The U.S. housing recovery picked up steam in 2013.
Home prices increased 10.9%, their biggest annual increase since the recession. Foreclosures are down 33% since the end of 2012. Meanwhile, home sales continued to surge. New-home sales were up 22% year over year in October, the most recent month for which data was available.
Despite all that, housing stocks actually underperformed the market.
The performance was far from poor. The two ETFs that track the housing industry – the iShares U.S. Home Construction (ITB) and the SPDR S&P Homebuilders (XHB) – were up 17.3% and 25.2%, respectively, in 2013.
Ordinarily, those would be strong returns. But 2013 was no ordinary year. The S&P 500 advanced 29.1%, better than any year since 1997.
So, if you were invested solely in the housing recovery last year, your returns were below average. Chalk it up partly to a monster 2012 for housing stocks. The ITB and XHB were up 78% and 55%, respectively, that year, while the S&P was “only” up 13.4%. So, in essence, last year’s improved housing data was already priced in to most housing stocks.
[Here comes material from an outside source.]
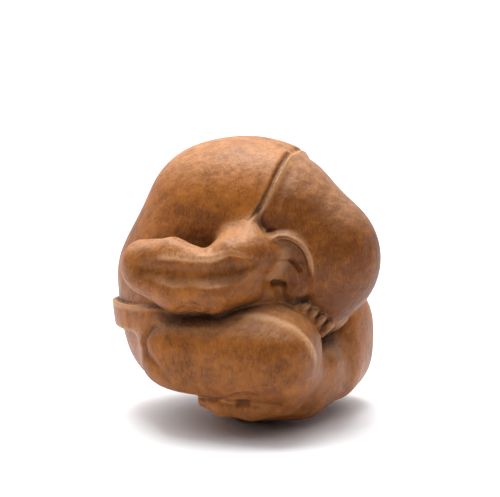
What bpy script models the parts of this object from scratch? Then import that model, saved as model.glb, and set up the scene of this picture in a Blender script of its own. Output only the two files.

What last year’s modest gains have done, however, is make housing stocks more affordable. The top 10 holdings in both the ITB and the XHB are trading at roughly 15 times forward earnings – less than the 16 times forward earnings that the S&P 500 is going for these days.
Given the current real estate market outlook, the modest valuation makes housing stocks look even more appealing.
Home prices aren’t expected to make the quantum leap forward in 2014 that they did in 2013. Most economists are projecting 3% to 5% gains in U.S. housing prices. That has more to do with supply than demand.
New homes are being built, and supply is on the rise. With the percent of U.S. homeowners dipping below 65% for the first time in nearly two decades, there are more people than usual in the market to buy a home. And according to the National Association of Realtors’ “Affordability Index,” housing is more affordable now than it has been at any time in the 40 years since the index was created.
An increasing supply of historically affordable houses should make for another good year in the housing market. That bodes well for homebuilders, construction companies and other housing-related companies such as Home Depot (NYSE: HD), Lowe’s (NYSE: LOW) and Pier 1 (NYSE: PIR).
The improving housing market has been one of the main drivers behind America’s post-recession recovery. With home prices still 31.5% below their 2006 peak, the housing market still has plenty of recovering left to do – as long as the U.S. economy continues to improve.
Fortunately, investors haven’t missed the boat on the real estate renaissance. Housing may have led the economic recovery of late. But housing stocks lagged the broad market last year.
What it’s done is create an ideal buying opportunity in a red-hot sector. Odds are that housing stocks won’t be so cheap this time next year.